On dira sans doute que l’exploitation de ces grands services généraux ou quasi publics ne comporte pas pour une municipalité les mornes risques qu’une exploitation de nature purement commerciale. Une certaine forme de concurrence n’y est pourtant pas impossible : l’électricité a nui au gaz, les divers modes des transports urbains rivalisent les uns avec les autres. De fait, on constate que, sur ces mêmes services, bien des villes anglaises subissent des pertes. Dans les trois dernières années, Manchester a perdu sur son service des eaux de 40 à 27 000 livres sterling par an, Birmingham de 80 à 91 000. De 1893 à 1905, Glasgow a vu neuf fois ses comptes du service électrique se solder en déficit.

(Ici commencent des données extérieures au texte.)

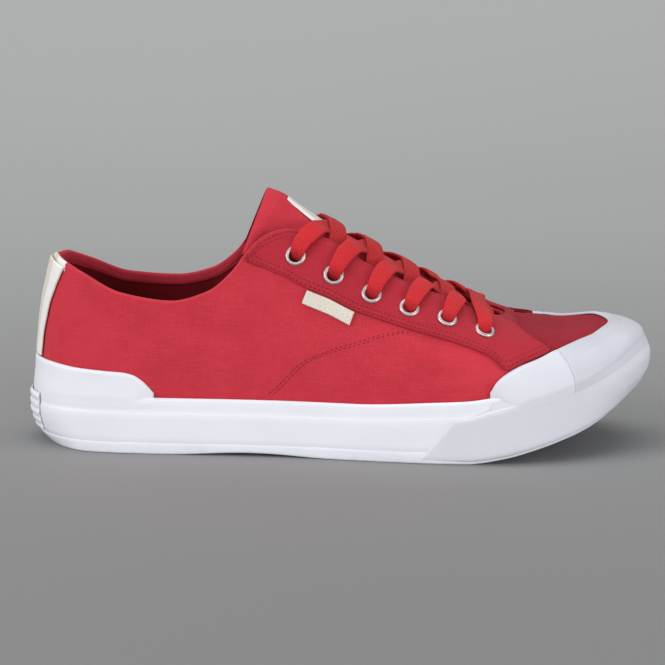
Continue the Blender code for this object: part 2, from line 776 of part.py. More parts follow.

Les tramways de Huddersfield coûtent à la municipalité de 4 à 10 000 livres sterling net par an[1]. On a relevé qu’en 1904-1905, sur 378 exploitations municipales d’eau, 252 étaient en perte ; sur 177 exploitations municipales de gaz, 40 ; sur 189 exploitations électriques, 64, et sur 58 exploitations de tramways, 13[2]. La situation, bien entendu, est pire en ce qui touche les autres entreprises industrielles des villes, celles que ne protège pas un monopole même relatif et dont l’aléa s’accroît avec la concurrence. C’est ainsi que la plupart des municipalités anglaises encourent de grosses pertes du fait de leurs bains et lavoirs, de la construction de leurs maisons ouvrières ; Brighton, Portsmouth et Hull sont en déficit pour leur

  1. Chiffres extraits de l’ouvrage précité de M. Boverat sur le Socialisme municipal en Angleterre.
  2. Relevé fait sur le Municipal Yearbook de 1906, par M. R. P. Porter (op. cit., p. 188, 189).